Basically, Orenstein explains, you're building a freestanding refrigerator. The key is properly insulating and vapor sealing the walls. Orenstein starts by putting foam-board insulation between the studs. Next, the room is wrapped with a sheet of heavy-duty plastic as a vapor seal. Then comes the paneling--and the difference in costs. Redwood walls can run $3,000 for a room eight feet by six feet by eight feet. But after the racks go up, you can't really see the walls. The value alternative: a few hundred dollars worth of five-eighths-inch plywood. The cement floor needs to be sealed--Orenstein uses Thompson's Water Seal, then lays down rubber or indoor/outdoor carpeting--and the door must be tight. Hirschkron's door cost $3,000, but for about $179 you can get a foam-insulated steel door from Stanley with weather stripping on the frame.

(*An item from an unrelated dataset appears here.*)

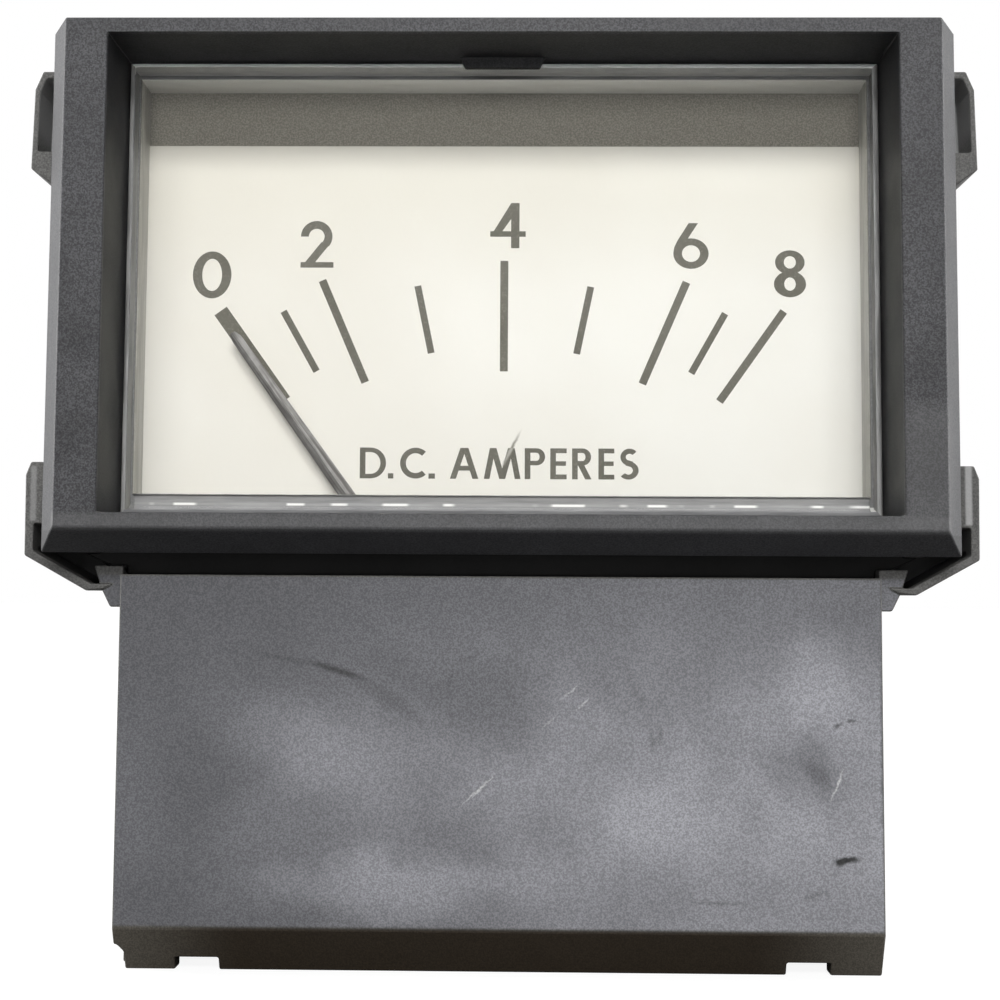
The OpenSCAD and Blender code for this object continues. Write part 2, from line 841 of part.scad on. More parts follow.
// Ring on a stud, with a cut through one side where it is a spring washer
module washer(r, y0, y1, split) {
    difference() {
        rod(stud_x, pivot_z, r, y0, y1);
        rod(stud_x, pivot_z, stud_r + slide_gap, y0 - cut, y1 + cut);
        if (split > 0)
            block([stud_x - split / 2, y0 - cut, pivot_z], [stud_x + split / 2, y1 + cut,
                pivot_z + r + cut]);
    }
}

module fixing_washers() {
    color("#b9bbbe")
        both_sides()
            washer(washer_r, cover_y, cover_y + washer_t, 0);
}

// Nut on a stud
module nut(y) {
    difference() {
        hexagon(stud_x, pivot_z, nut_af, y, y + nut_t);
        rod(stud_x, pivot_z, thread_core_r + thread_gap, y - cut, y + nut_t + cut);
    }
}

module fixing_nuts() {
    color("#c9ab62")
        both_sides()
            nut(nut_y);
}

module lock_washers() {
    color("#b9bbbe")
        both_sides()
            washer(0.9 * nut_af / 2, lock_y, lock_y + lock_t, 0.8);
}

module terminal_nuts() {
    color("#c9ab62")
        both_sides()
            nut(outer_nut_y);
}

bezel();
lens();
dial_plate();
dial_screws();
housing();
back_cover();
cover_screws();
movement_bracket();
bracket_screws();
front_bearing();
rear_bearing();
bearing_locknuts();
stop_pins();
magnet();
conductor_strap();
pivot_staff();
pointer();
pointer_hub();
balance_weight();
iron_vane();
vane_collar();
terminal_studs();
fixing_washers();
fixing_nuts();
lock_washers();
terminal_nuts();
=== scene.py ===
from math import atan2, cos, hypot, pi, radians, sin, sqrt, tan

import bmesh
import bpy
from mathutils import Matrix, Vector
from mathutils.geometry import delaunay_2d_cdt


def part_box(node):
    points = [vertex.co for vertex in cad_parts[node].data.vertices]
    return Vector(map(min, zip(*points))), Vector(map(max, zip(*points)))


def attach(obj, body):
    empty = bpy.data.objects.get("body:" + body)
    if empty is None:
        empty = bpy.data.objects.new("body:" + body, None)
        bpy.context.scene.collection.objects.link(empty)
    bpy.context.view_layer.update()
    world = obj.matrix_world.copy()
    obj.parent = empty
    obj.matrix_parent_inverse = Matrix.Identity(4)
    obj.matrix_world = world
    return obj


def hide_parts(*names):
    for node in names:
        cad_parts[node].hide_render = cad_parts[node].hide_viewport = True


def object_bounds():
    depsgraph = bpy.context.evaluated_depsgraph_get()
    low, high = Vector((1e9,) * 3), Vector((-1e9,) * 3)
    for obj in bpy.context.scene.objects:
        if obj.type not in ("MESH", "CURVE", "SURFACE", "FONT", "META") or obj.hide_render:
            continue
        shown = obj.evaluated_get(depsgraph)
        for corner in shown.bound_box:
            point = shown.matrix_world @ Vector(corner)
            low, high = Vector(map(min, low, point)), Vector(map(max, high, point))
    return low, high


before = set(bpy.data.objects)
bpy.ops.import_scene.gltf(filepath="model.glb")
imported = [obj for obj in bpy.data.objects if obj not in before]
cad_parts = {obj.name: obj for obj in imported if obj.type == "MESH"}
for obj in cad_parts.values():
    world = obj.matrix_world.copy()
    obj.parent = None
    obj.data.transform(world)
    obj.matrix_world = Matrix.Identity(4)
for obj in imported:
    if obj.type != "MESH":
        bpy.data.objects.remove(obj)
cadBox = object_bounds()
scene = bpy.context.scene
mm = 0.001
print("frame loaded with", len(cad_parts), "nodes")


def addObject(name, form):
    mesh = bpy.data.meshes.new(name)
    form.to_mesh(mesh)
    form.free()
    piece = bpy.data.objects.new(name, mesh)
    scene.collection.objects.link(piece)
    return piece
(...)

Turning to the interior, it's worth investing in open redwood racks to hold your wine. Pine will eventually warp. And though you can build your own solid diamond bins out of just about any wood, too much solid wood in a relatively small space prevents air from circulating and can cause your cooling unit to malfunction. The difference between the less expensive redwood racks and the more costly ones is that the former are milled as thin as they can possibly be and still support the weight of the wine. Both will do the job. (For a price comparison, see page 113.)

Lastly, you need a cooling unit. The Breezaire ($775 for a unit that cools 265 square feet) is the de facto standard, though it may not be the best on the market. "It's the Robert Mondavi," Orenstein says, "the benchmark everything else is measured against." And should you need to get it fixed, the fact that it's manufactured in the U.S. is a huge point in its favor. So is its five-year warranty. Besides, as long as you did everything else properly, it should function well in your new basement for many years.